Byzantium and Christianity grow up together, age together, and—crucially—outlive one another in different ways.
The beginning of the Byzantine Empire is not a clean birth
but a philosophical rebranding of Rome. In 330 CE, Emperor Constantine I
refounded the old Greek city of Byzantium as Constantinople,
“New Rome.” Politically, this was still the Roman Empire. Culturally and
spiritually, something radical had happened. Constantine had legalized
Christianity in 313 (the Edict of Milan), ending centuries of persecution, and
he openly favored it. The emperor now saw himself as God’s chosen steward of
earthly order. Power, theology, and imperial administration fused into a new
alloy.
Christianity at this point was still defining itself. Doctrines were debated
with the intensity of civil wars—because sometimes they were civil
wars. The Council of Nicaea in 325, convened by Constantine himself, tried to
answer a deceptively simple question: who exactly is Christ? The answer shaped
not only theology but politics, because unity of belief was thought necessary
for unity of empire. From the start, Byzantine Christianity assumed that truth
mattered enough to argue over fiercely—and that the state had a role in
enforcing it.
As the Western Roman Empire collapsed in the 5th century under economic
strain and invasions, the Eastern half endured. Greek replaced Latin. Christian
theology replaced old Roman civic religion. The emperor in Constantinople was
no longer just a ruler; he was a protector of orthodoxy. This was the Byzantine
synthesis: Roman law, Greek philosophy, and Christian theology braided
into a single civilization.
Fast forward a thousand years to the ending, and the
symmetry is brutal. By 1453, Constantinople was a ghost of its former
self—still spiritually radiant, politically exhausted, surrounded by the rising
Ottoman Empire. When Mehmed II breached the city’s walls, the last Byzantine
emperor, Constantine XI, reportedly died fighting in the streets. The empire
ended not with decadence but with defiance.

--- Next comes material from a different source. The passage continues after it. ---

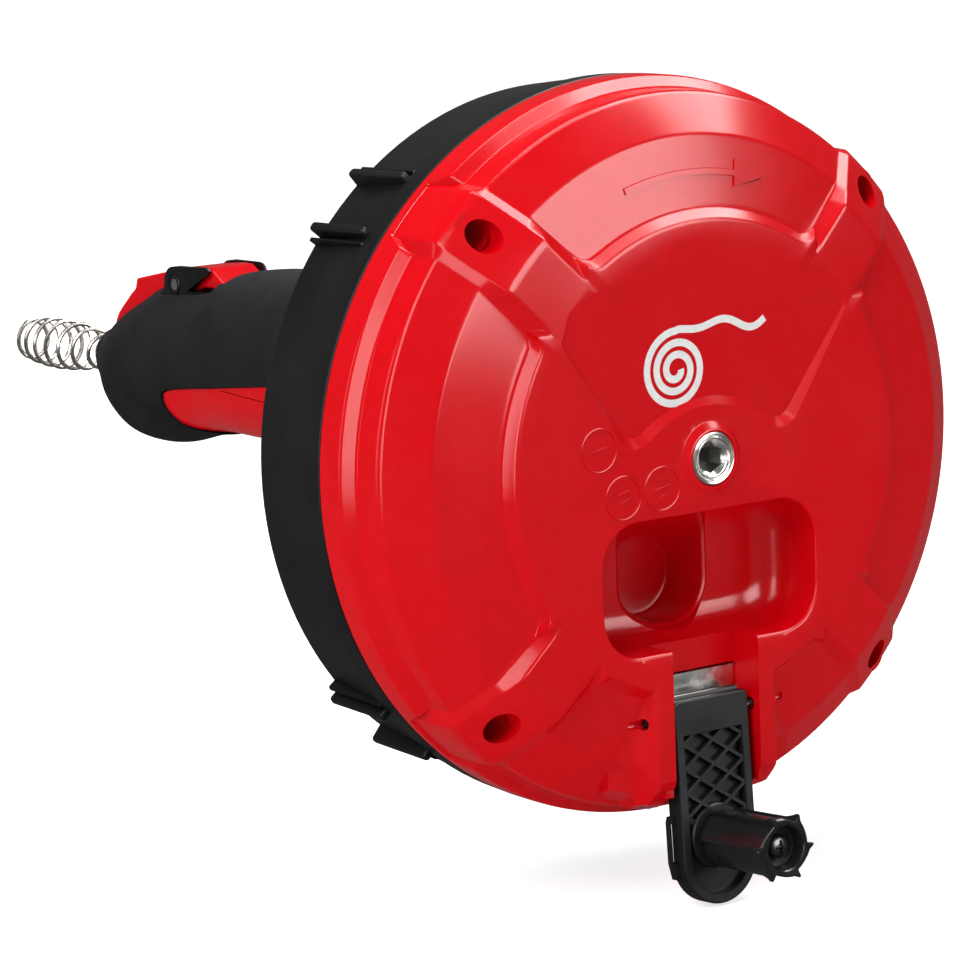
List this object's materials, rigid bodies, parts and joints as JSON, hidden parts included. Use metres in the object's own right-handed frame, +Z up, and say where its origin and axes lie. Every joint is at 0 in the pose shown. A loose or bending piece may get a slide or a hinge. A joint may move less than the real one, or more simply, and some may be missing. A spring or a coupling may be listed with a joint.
{
  "type": "drain snake machine",
  "caption": "Hand or drill driven drain auger: a closed cable drum with a folding crank, a rubber-covered grip with a cable lock lever, and a wire bulb on the cable's end.",
  "frame": {"origin": "middle of the floor of the blind hex drive socket, on the drum's axis", "axes": "+Y along the drum's axis from the drive socket towards the grip and the cable's exit, +Z up to the lever on the grip, +X to the right seen from the crank side"},
  "size_m": [0.22, 0.4277, 0.2439],
  "materials": {
    "red_plastic": "moulded gloss",
    "black_plastic": "fine moulded texture",
    "black_rubber": "moulded soft grip",
    "bright_steel": "bright machined",
    "cable_steel": "wound wire",
    "zinc_steel": "zinc plated",
    "bronze": "sintered"
  },
  "bodies": {
    "grip": {"grip_shell_left": "red_plastic", "grip_shell_right": "red_plastic", "grip_rubber": "black_rubber", "grip_screw_1": "zinc_steel", "grip_screw_2": "zinc_steel", "grip_screw_3": "zinc_steel", "drum_bush": "bronze", "nose_bush": "zinc_steel", "lever_bracket": "black_plastic", "lever_pin": "bright_steel", "lever_spring": "bright_steel"},
    "drum": {"rear_cover": "red_plastic", "cover_screw_1": "zinc_steel", "cover_screw_2": "zinc_steel", "cover_screw_3": "zinc_steel", "cover_screw_4": "zinc_steel", "drive_coupler": "bright_steel", "coupler_washer": "zinc_steel", "coupler_nut": "zinc_steel", "detent_leaf": "bright_steel", "crank_pin": "bright_steel", "front_drum": "black_plastic", "cable_coil": "cable_steel", "cable_run": "cable_steel", "drum_spindle": "bright_steel", "spindle_retainer": "zinc_steel"},
    "crank": {"crank_arm": "black_plastic", "knob_screw": "zinc_steel", "knob_washer": "bright_steel"},
    "knob": {"knob": "black_plastic"},
    "cable": {"cable_lead": "cable_steel", "bulb_head": "bright_steel"},
    "lever": {"lever": "red_plastic", "clamp_jaw": "zinc_steel"}
  },
  "joints": [
    {"name": "drum_spin", "type": "hinge", "parent": "grip", "child": "drum", "pos_m": [0, 0.03, 0], "axis": [0, 1, 0], "continuous": true},
    {"name": "crank_fold", "type": "hinge", "parent": "drum", "child": "crank", "pos_m": [0, -0.0058, -0.0762], "axis": [-1, 0, 0], "range_deg": [0, 176]},
    {"name": "knob_spin", "type": "hinge", "parent": "crank", "child": "knob", "pos_m": [0, -0.00806, -0.11313], "axis": [0, -0.9981, 0.061], "continuous": true},
    {"name": "cable_feed", "type": "slide", "parent": "drum", "child": "cable", "axis": [0, 1, 0], "range_m": [0, 0.15]},
    {"name": "lever_press", "type": "hinge", "parent": "grip", "child": "lever", "pos_m": [0, 0.262, 0.0305], "axis": [1, 0, 0], "range_deg": [0, 7], "stiffness_Nm_per_rad": 1.2, "springref_deg": -11.46, "deforming": ["lever_spring"]}
  ]
}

Christianity, however, did not end. It fractured.
The fall of Constantinople marked the effective end of Byzantine political
power, but Eastern Orthodox Christianity survived—and still
survives—without an empire. In fact, the schism between Eastern Orthodoxy and
Western Catholicism had already hardened in 1054, long before the city fell.

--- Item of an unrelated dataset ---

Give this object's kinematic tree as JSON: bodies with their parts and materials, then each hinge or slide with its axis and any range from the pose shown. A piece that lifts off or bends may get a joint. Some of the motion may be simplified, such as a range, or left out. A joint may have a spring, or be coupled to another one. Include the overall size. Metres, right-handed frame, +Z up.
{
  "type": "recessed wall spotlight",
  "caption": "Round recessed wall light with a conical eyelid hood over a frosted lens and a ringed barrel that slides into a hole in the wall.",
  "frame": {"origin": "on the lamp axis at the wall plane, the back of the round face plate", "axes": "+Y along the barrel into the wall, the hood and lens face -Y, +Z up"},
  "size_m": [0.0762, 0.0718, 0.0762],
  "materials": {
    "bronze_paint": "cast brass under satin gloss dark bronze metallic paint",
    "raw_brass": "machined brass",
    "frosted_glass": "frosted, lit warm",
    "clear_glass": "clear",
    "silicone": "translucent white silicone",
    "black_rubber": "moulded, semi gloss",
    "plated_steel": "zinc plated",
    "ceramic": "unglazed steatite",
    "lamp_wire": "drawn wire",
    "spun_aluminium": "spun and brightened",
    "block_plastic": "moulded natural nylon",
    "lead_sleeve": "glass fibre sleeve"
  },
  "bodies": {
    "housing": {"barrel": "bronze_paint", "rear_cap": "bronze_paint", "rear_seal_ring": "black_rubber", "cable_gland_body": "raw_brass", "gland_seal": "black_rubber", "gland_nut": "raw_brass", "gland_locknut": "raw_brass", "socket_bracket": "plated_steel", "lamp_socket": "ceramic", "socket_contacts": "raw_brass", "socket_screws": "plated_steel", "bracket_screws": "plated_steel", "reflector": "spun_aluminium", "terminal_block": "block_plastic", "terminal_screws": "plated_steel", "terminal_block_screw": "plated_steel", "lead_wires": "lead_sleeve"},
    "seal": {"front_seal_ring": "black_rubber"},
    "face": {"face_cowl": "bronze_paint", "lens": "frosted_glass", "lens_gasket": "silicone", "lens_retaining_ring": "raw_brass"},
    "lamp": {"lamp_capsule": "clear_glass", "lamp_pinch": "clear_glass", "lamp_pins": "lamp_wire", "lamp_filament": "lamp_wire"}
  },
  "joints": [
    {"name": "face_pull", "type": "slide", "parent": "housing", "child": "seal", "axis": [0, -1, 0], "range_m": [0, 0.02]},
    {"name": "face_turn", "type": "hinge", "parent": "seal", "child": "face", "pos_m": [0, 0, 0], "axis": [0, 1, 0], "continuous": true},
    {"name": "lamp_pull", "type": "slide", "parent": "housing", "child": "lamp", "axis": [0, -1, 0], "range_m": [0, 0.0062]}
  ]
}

Byzantium’s end merely sealed the divorce. Orthodoxy became a church shaped by memory
rather than imperial authority, rooted in liturgy, mysticism, and continuity
rather than expansion.
Western Christianity went in a different direction. The Roman Catholic
Church had already learned to exist without emperors and soon would face the
Protestant Reformation. Christianity, once married to empire in Byzantium,
learned how to live as a stateless faith.
So here’s the strange irony worth savoring:
The Byzantine Empire ended because it was too tightly bound to a city and a
political order. Christianity endured because it could shed that order and keep
the story, the symbols, and the practices alive.
Empires die when their walls fall. Religions die only when people stop believing they tell the truth about reality. Byzantium fell in 1453. Byzantine Christianity never really did.